### [WHAT IS EXPECTED]
Compile every line that includes the word "object".

[start of LISTED ENTRIES]

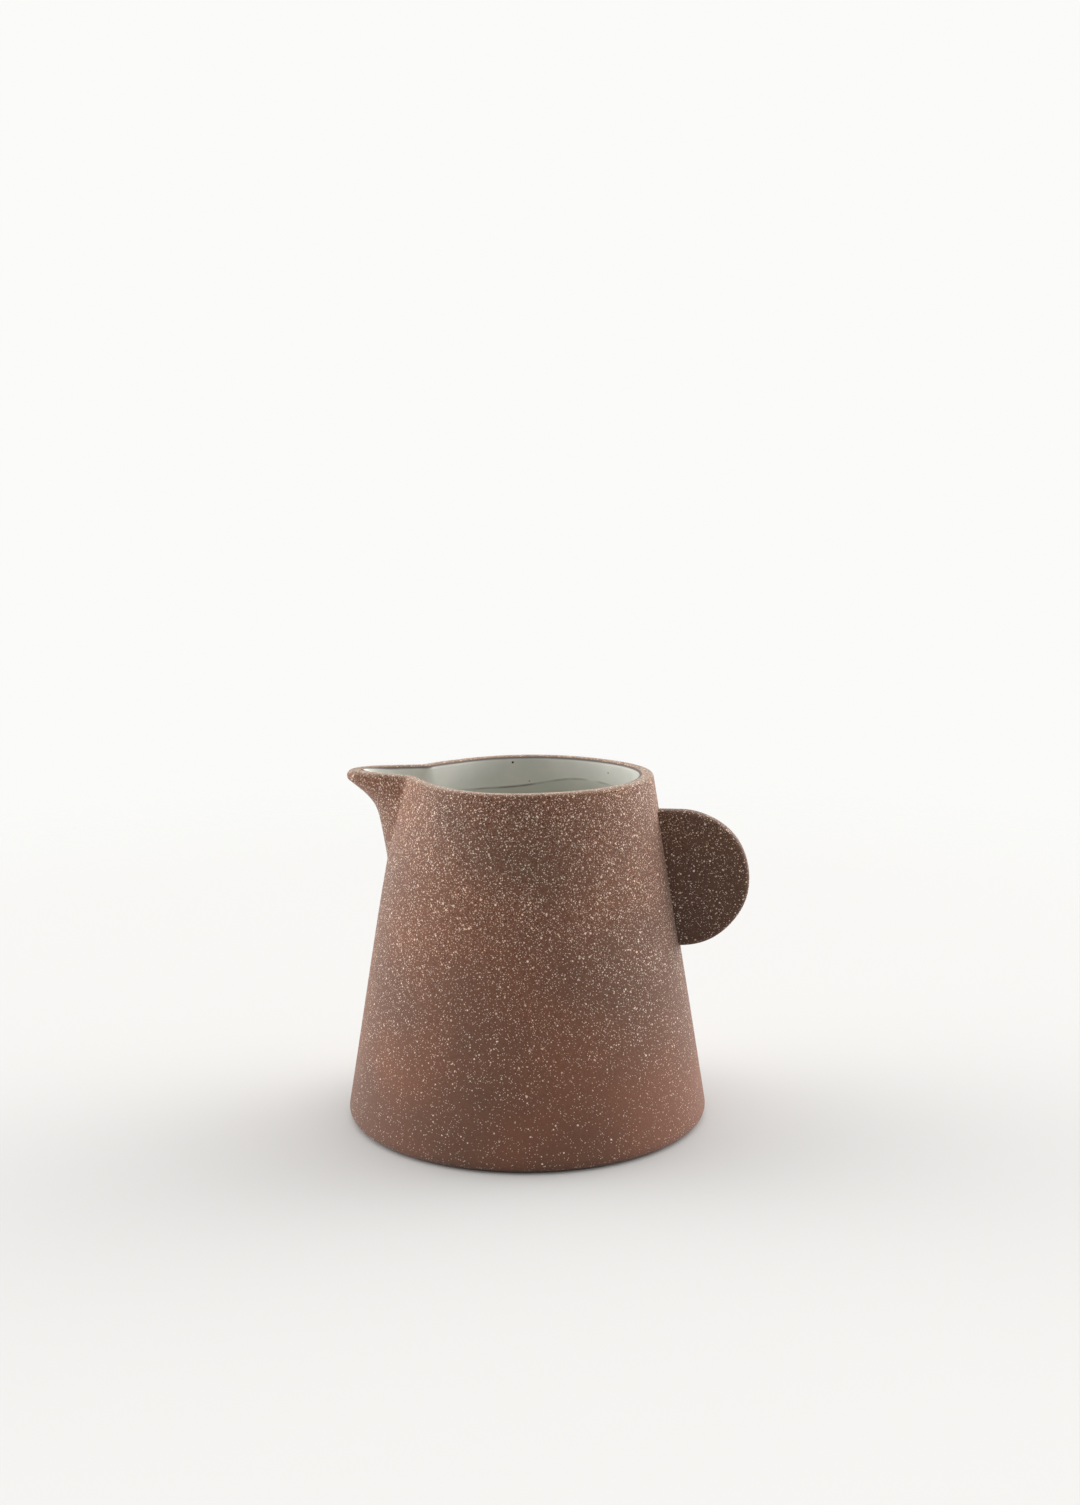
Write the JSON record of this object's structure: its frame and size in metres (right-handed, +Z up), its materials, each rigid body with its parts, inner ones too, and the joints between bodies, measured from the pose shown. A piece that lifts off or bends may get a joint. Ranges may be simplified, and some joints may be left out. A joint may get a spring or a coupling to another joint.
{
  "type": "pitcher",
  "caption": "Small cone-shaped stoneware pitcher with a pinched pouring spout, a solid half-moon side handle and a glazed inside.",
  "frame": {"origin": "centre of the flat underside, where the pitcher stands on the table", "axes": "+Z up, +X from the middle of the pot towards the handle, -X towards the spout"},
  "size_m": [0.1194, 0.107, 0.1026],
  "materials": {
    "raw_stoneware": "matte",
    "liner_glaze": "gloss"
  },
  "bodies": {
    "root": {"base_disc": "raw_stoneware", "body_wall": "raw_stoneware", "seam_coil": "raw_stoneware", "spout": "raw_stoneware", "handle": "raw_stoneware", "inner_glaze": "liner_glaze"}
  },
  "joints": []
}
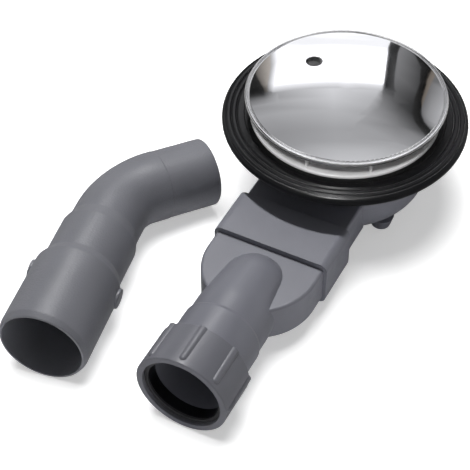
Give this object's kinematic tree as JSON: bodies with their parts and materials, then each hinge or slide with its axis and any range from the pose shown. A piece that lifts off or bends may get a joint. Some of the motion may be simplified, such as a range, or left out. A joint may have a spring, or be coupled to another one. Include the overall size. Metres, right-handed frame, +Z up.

[end of LISTED ENTRIES]

### [THE COMPLETED TASK]
Write the JSON record of this object's structure: its frame and size in metres (right-handed, +Z up), its materials, each rigid body with its parts, inner ones too, and the joints between bodies, measured from the pose shown. A piece that lifts off or bends may get a joint. Ranges may be simplified, and some joints may be left out. A joint may get a spring or a coupling to another joint.
Give this object's kinematic tree as JSON: bodies with their parts and materials, then each hinge or slide with its axis and any range from the pose shown. A piece that lifts off or bends may get a joint. Some of the motion may be simplified, such as a range, or left out. A joint may have a spring, or be coupled to another one. Include the overall size. Metres, right-handed frame, +Z up.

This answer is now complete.